Note that “paying for it” does not mean charging it to your credit card and then putting off paying the actual bill. If you charge more than you can afford, you can easily wind up in credit card debt, which will seriously stress you out.
5. Live rich (in moderation)
It may seem like rich people get to buy anything their heart desires, while the rest of us are constantly making compromises. They go to the best restaurants and fanciest spas, and they order top-shelf booze with nary a second thought.
That may sound amazing, but it turns out that getting whatever you want whenever you want has diminishing returns. “The greatest misunderstanding about happiness,” Dunn said on the Meb Faber Show, is that “we tend to assume that if something makes us happy, then more of it would make us even happier.”
So instead of always seeking out more, give yourself exactly what you want, but less often. To stay within your budget, focus on the best part of a luxury experience instead of adding in all the extras. For example, order cocktails at a fancy restaurant instead of the whole meal. Buy your favorite bourbon (like this $100 bottle of Jefferson’s Ocean) and enjoy it at home with friends instead of paying a 500% markup, plus tax, to drink it in a dive bar.

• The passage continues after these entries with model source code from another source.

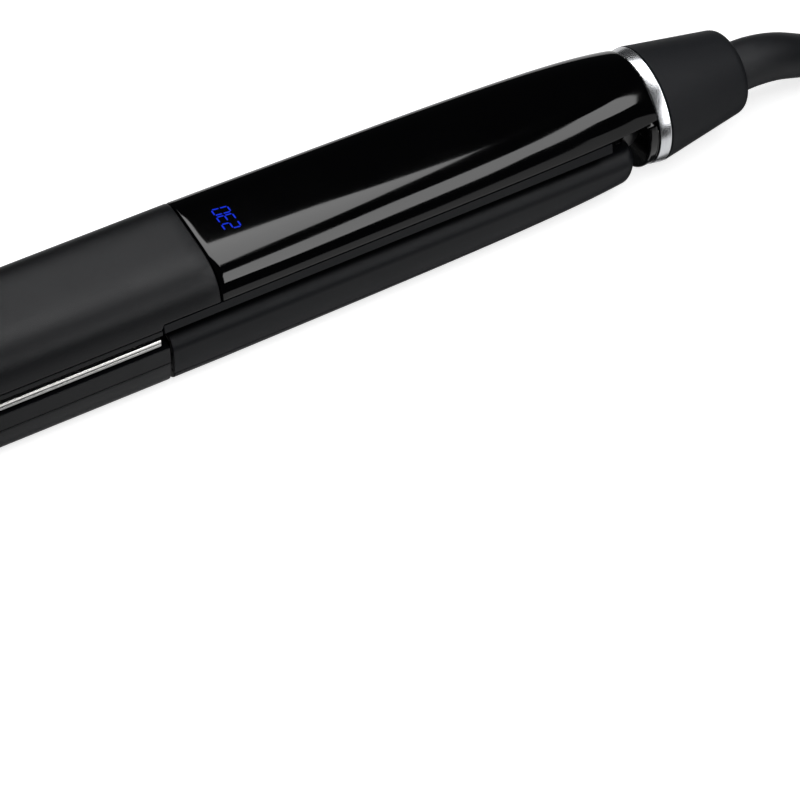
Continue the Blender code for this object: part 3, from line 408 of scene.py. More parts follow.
BLACK_STEEL = Finish("black_steel", (0.0040, 0.0040, 0.0044), 0.32, specular=0.35, depth=0.15, scale=2600.0)
CERAMIC = Finish("heater_ceramic", (0.78, 0.76, 0.72), 0.60, depth=0.30, scale=2500.0)
SILICONE = Finish("red_silicone", (0.45, 0.07, 0.04), 0.62, depth=0.20, scale=2000.0)
LAMINATE = Finish("board_laminate", (0.010, 0.085, 0.030), 0.45, depth=0.40, scale=1600.0, coat=0.4)
LENS = Finish("display_lens", (0.004, 0.004, 0.009), 0.15, depth=0.0)
TIE_NYLON = Finish("tie_nylon", (0.025, 0.025, 0.027), 0.55, depth=0.35, scale=3500.0)
LIT_DIGITS = Glow("lit_digits", (0.010, 0.046, 1.0), 0.75)


# --- meshes ---------------------------------------------------------------------------------------


def piece(
    name: str, points: Grid, faces: Sequence[Sequence[int]], finish: Finish | Glow
) -> bpy.types.Object:
    """Makes a mesh object with outward faces, smooth shading and sharp creases.

    Args:
        name: the piece's name.
        points: its points, as rows of x, y, z.
        faces: its faces, as rows of point numbers.
        finish: its finish.

    Returns:
        The object, at the origin.
    """
    mesh = bpy.data.meshes.new(name)
    mesh.from_pydata(points.reshape(-1, 3), [], faces)
    shape = bmesh.new()
    shape.from_mesh(mesh)
    bmesh.ops.remove_doubles(shape, verts=shape.verts, dist=1e-7)
    bmesh.ops.recalc_face_normals(shape, faces=shape.faces)
    if shape.calc_volume(signed=True) < 0:
        bmesh.ops.reverse_faces(shape, faces=shape.faces)
    shape.to_mesh(mesh)
    shape.free()
    return dressed(bpy.data.objects.new(name, mesh), finish)


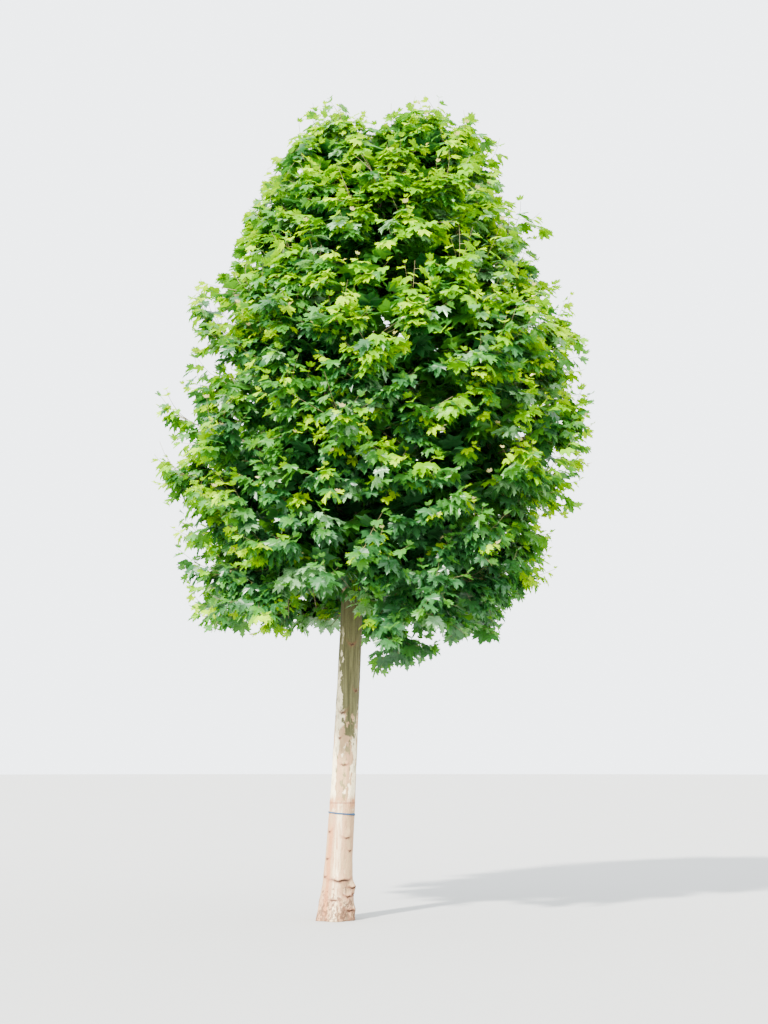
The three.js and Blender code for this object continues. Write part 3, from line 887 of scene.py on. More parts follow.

Want to pamper yourself? Treat yourself to a facial or massage with a hot stone treatment instead of a full day at the spa or paying $99 on Zeel (plus tip and tax) for a masseuse to come to your home.
The reason why more isn’t more is because of a pesky thing called habituation, which makes you take stuff for granted over time, no matter how wowed you were by it at the outset.
In other words, you’ll enjoy a restaurant meal more if you don’t eat out every night. In a happy coincidence, that also means you’ll spend less money, which leaves more left over for the “fun fund” where you’re squirreling away for your dream vacation.
Now, if all else fails, there is an even more foolproof (and literal) way to turn $100 into a million: Put it toward retirement. If you invest $100 in a retirement account every month for 30 years, assuming you earn 6% on that money, you’d end up with a seven-figure nest egg.